Sweden competed at the 2014 Winter Olympics in Sochi, Russia, from 7 to 23 February 2014. The Swedish Olympic Committee (Swedish: Sveriges Olympiska Kommitté, SOK) sent 106 athletes to the Games, 61 men and 45 women, to compete in nine sports. 38 of the 98 events had Swedish participation. The youngest athlete in the delegation was freestyle skier Sandra Näslund, at 17 years old, while ice hockey player Daniel Alfredsson was the oldest athlete at 41. Alfredsson competed in his fifth Olympics, and he thus became the first Swedish ice hockey player that has participated in five Olympic tournaments. 55 athletes were Olympic debutants. Sweden won 15 medals in total, making the Sochi games Sweden's most successful Winter Games ever in terms of medals. However, the number of gold medals (2) was lower than in the two previous Winter Games.

Medalists

Summary 
On 8 February, the first competition day, cross-country skier Charlotte Kalla won the first Swedish medal at the Games. She won the silver medal in the women's 15 km skiathlon event, finishing behind Norway's Marit Bjørgen. Snowboarder Sven Thorgren finished in fourth place in the men's slopestyle, just 1.25 points behind the bronze medalist.

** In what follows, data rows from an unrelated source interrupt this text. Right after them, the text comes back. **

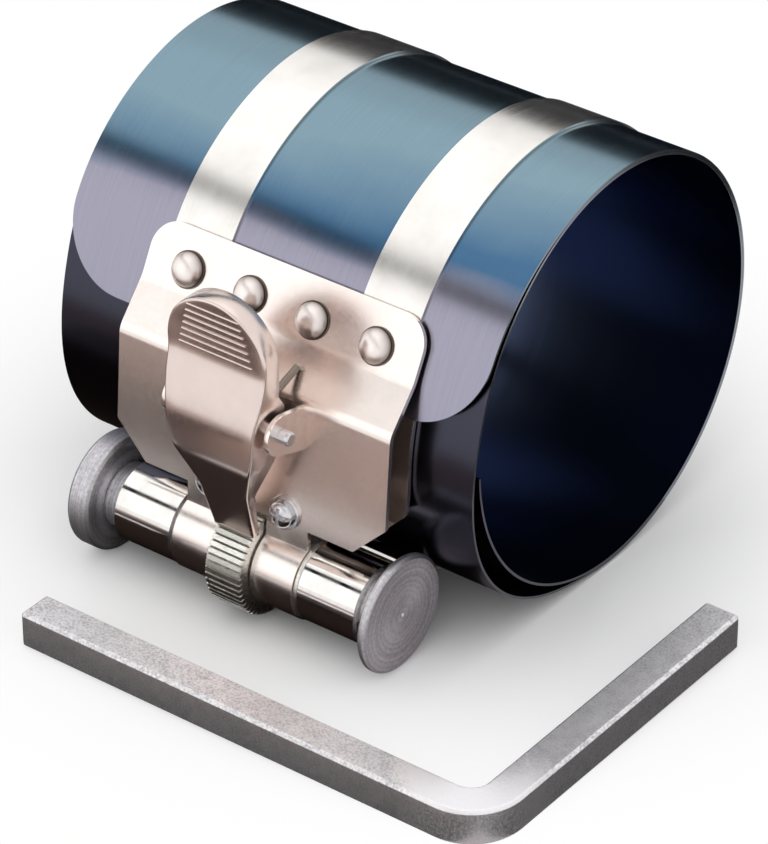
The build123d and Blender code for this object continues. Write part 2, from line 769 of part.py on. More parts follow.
def build_parts():
    """Every node's solid, by name."""
    parts = {
        "band_sheet": make_band_sheet(),
        "strap_left": make_strap(-1),
        "strap_right": make_strap(1),
        "bracket": make_bracket(),
        "lever_pin": make_lever_pin(),
        "release_lever": make_release_lever(),
        "torsion_spring": make_torsion_spring(),
        "winding_shaft": make_winding_shaft(),
        "socket_flange": make_socket_flange(),
        "ratchet_wheel": make_ratchet_wheel(),
        "spacer_ring": make_spacer_ring(),
        "strap_roll_left": make_strap_roll(-1),
        "strap_roll_right": make_strap_roll(1),
        "square_key": make_square_key(),
    }
    for i, x in enumerate(rivet_xs(), start=1):
        parts[f"bracket_rivet_{i}"] = make_rivet(x)
    for side, x in zip(("left", "right"), screw_xs()):
        parts[f"clamp_screw_{side}"] = make_clamp_screw(x)
        parts[f"clamp_washer_{side}"] = make_washer(x)
        parts[f"clamp_nut_{side}"] = make_nut(x)
    return parts


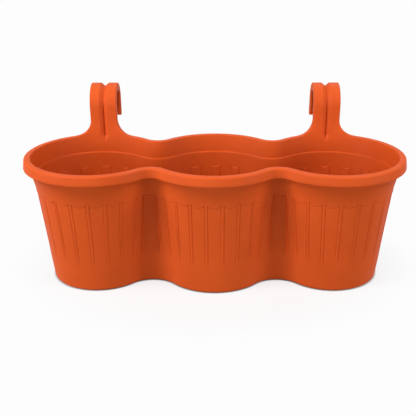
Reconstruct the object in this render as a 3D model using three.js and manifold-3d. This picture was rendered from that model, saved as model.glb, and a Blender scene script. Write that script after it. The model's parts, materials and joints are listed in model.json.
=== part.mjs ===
import * as THREE from "three";
import { mergeVertices } from "three/addons/utils/BufferGeometryUtils.js";
import Module from "manifold-3d";

// Balcony planter: three round cups run together into one thin-walled trough,
// moulded in one piece with its rolled rim and two rail hooks, and a lift-out drain plug in each cup.
// Millimetres, +Z up, front of the planter towards -Y, hooks towards +Y.

const wasm = await Module();
wasm.setup();

// Overall plan: radii of the rim's outermost outline and of the foot's outline
const CUP_PITCH = 175;
const RIM_MID_RADIUS = 106.4;
const RIM_END_RADIUS = 104.4;
const RIM_NECK_RADIUS = 18.6;
const FOOT_MID_RADIUS = 80;
const FOOT_END_RADIUS = 72.8;
const FOOT_NECK_RADIUS = 43.4;

// Heights of the cup, with the shoulder's ledge hung from the rim
const RIM_HEIGHT = 188;
const LEDGE_DROP = 26;
const LEDGE_HEIGHT = RIM_HEIGHT - LEDGE_DROP;
const FLOOR_HEIGHT = 6;

// Wall, floor and rim section
const WALL = 2.6;
const FLOOR_THICKNESS = 2.6;
const WALL_INSET = 13.4;
const RIM_TOP_WIDTH = 10.9;
const RIM_SKIRT_DROP = 14;
const RIM_SKIRT_FLARE = 1.4;
const RIM_OUTER_ROUND = 3;
const RIM_INNER_BREAK = 0.5;
const LEDGE_WIDTH = 2;
const COLLAR_ROOT = 2;
const FOOT_ROUND = 1.5;

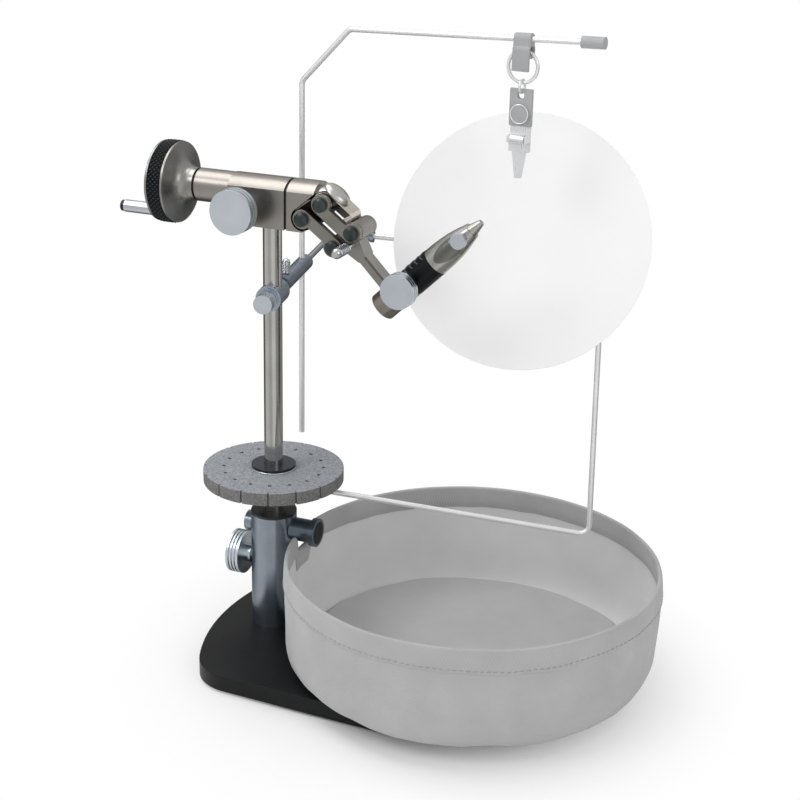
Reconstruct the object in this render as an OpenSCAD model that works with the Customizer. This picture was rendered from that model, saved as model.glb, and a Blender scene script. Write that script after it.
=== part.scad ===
// Fly tying vise on a weighted base, with material clip, background plate and waste bin.
// Millimetres, +Z up. The origin is on the table, on the axis of the stem.
// +X runs along the rotary axis towards the jaws, and -Y is the tyer's side.

/* [Base] */
// Thickness of the steel base plate
base_t = 8.8; // [6:0.2:12]
// Thickness of the rubber pad under the plate
pad_t = 1.2; // [0.8:0.2:2]
// How far the pad stays inside the plate's edge
pad_inset = 3; // [1:0.5:6]
// Distance of the rear edge behind the stem
rear_x0 = 29.2; // [27:0.1:31]
// Radius of the rear edge's long arc
rear_r = 135; // [125:1:145]
// Direction from that arc's centre to a rear corner, in degrees
corner_turn = 155.6; // [154:0.1:157]
// Radius of each rear corner
corner_r = 25; // [22:0.5:28]
// Centre of the wide middle arc
wide_x = 100; // [90:1:110]
// Radius of the wide middle arc
wide_r = 73.5; // [68:0.5:78]
// Centre of the front end's arc
end_x = 160; // [150:1:170]
// Radius of the front end's arc
end_r = 38; // [32:1:44]
// Radius of the bolt that holds the post down
bolt_r = 4; // [3:0.5:5]
// Radius of the bolt's head
bolt_head_r = 6.5; // [6:0.5:8]
// Height of the bolt's head
bolt_head_t = 4; // [3:0.5:5]

/* [Socket post] */
// Outer radius of the post
post_r = 12.5; // [12:0.5:14]
// Height of the post above the base plate
post_h = 65.5; // [60:0.5:72]
// Outer radius of the turning sleeve in the post
sleeve_r = 8; // [7:0.25:8.5]
// Length of the sleeve below its flange
sleeve_len = 40; // [36:1:44]
// Thickness of the sleeve's flange
sleeve_flange_t = 1.5; // [1:0.25:2.5]
// Height of the clamp knob's axis above the table
clamp_z = 47.6; // [46:0.2:50]
// Height of the bin stud's axis above the table
stud_z = 67.5; // [66:0.25:68]
// Radius of the bin stud
stud_r = 6.3; // [5.5:0.1:6.8]
// Distance from the stem axis to the stud's flange
stud_flange_x = 23.5; // [22:0.5:25]
// Radius of the stud's flange
stud_flange_r = 7.8; // [7:0.1:8.2]
// Thickness of the stud's flange
stud_flange_t = 3.2; // [2.4:0.2:4]
// Radius of the stud's threaded root in the post
stud_root_r = 3; // [2.5:0.25:4]

/* [Knobs] */
// Radius of the two large clamping knobs
knob_r = 12; // [10:0.25:13]
// Thickness of a large knob
knob_t = 7.5; // [6:0.5:9]
// Radius of a knob's neck
knob_neck_r = 5; // [4:0.25:6]
// Length of the neck between a knob and what it clamps
knob_neck_len = 4; // [3:0.25:5]
// Radius of a clamping screw
screw_r = 3; // [2.5:0.25:3.5]
// Width of each groove round a knob
groove_w = 0.8; // [0.5:0.1:1.2]
// Depth of each groove round a knob
groove_d = 0.7; // [0.4:0.1:1.2]

/* [Stem] */
// Radius of the polished stem
stem_r = 5; // [4.5:0.1:5.5]
// Height of the stem's lower end above the table
stem_z0 = 36; // [35.8:0.1:38]
// Wall left between the stem and the rotor's shaft
stem_socket_wall = 2.4; // [2:0.1:3]
// Height of the rotary axis above the table
axis_z = 253.3; // [245:0.5:262]

/* [Tool disc] */
// Radius of the foam disc
foam_r = 38; // [34:0.5:42]
// Thickness of the foam disc
foam_t = 7; // [6:0.5:9]
// Height of the foam's underside above the table
foam_z = 95; // [94:0.25:98]
// Number of tool holes, and of slits in the rim
tool_count = 16; // [8:1:20]
// Radius of the circle that the tool holes lie on
tool_ring_r = 27; // [24:0.5:30]
// Radius of a tool hole
tool_hole_r = 1; // [0.8:0.1:1.5]
// Width of a slit in the rim
slit_w = 0.9; // [0.6:0.1:1.4]
// Length of a slit from the rim inwards
slit_len = 6; // [4:0.5:8]
// Radius of the hub's flange on the foam
hub_flange_r = 12; // [10:0.5:14]
// Thickness of the hub's flange
hub_flange_t = 2.2; // [1.6:0.2:3]
// Thickness of the washer under the foam
washer_t = 3.6; // [3:0.1:4]
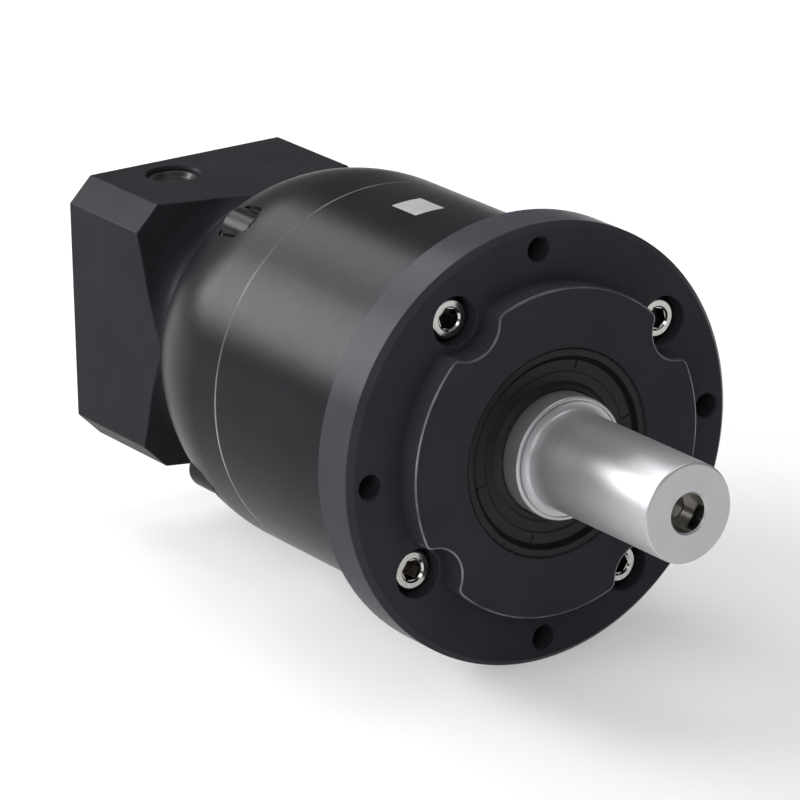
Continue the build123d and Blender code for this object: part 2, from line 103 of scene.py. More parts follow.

The second medal came the second day, 9 February. Defending Olympic champion Marcus Hellner won the silver medal in the men's 30 km skiathlon behind gold medalist Dario Cologna of Switzerland.

After a chaotic cross-country sprint final on 11 February, Teodor Peterson and Emil Jönsson could pinch a medal each, silver and bronze respective. It was Sweden's third and fourth medal at the Games, all won in cross-country skiing. Marcus Hellner also participated in the final, but finished in sixth place after a fall. In the women's final, Ida Ingemarsdotter finished fifth. Another fifth place was obtained by Emma Dahlström, in the women's slopestyle final.

On 13 February, Charlotte Kalla won her second silver medal of the games, outraced only by gold medal winner Justyna Kowalczyk in the women's 10 km classical. Henrik Harlaut finished 6th in the men's slopestyle.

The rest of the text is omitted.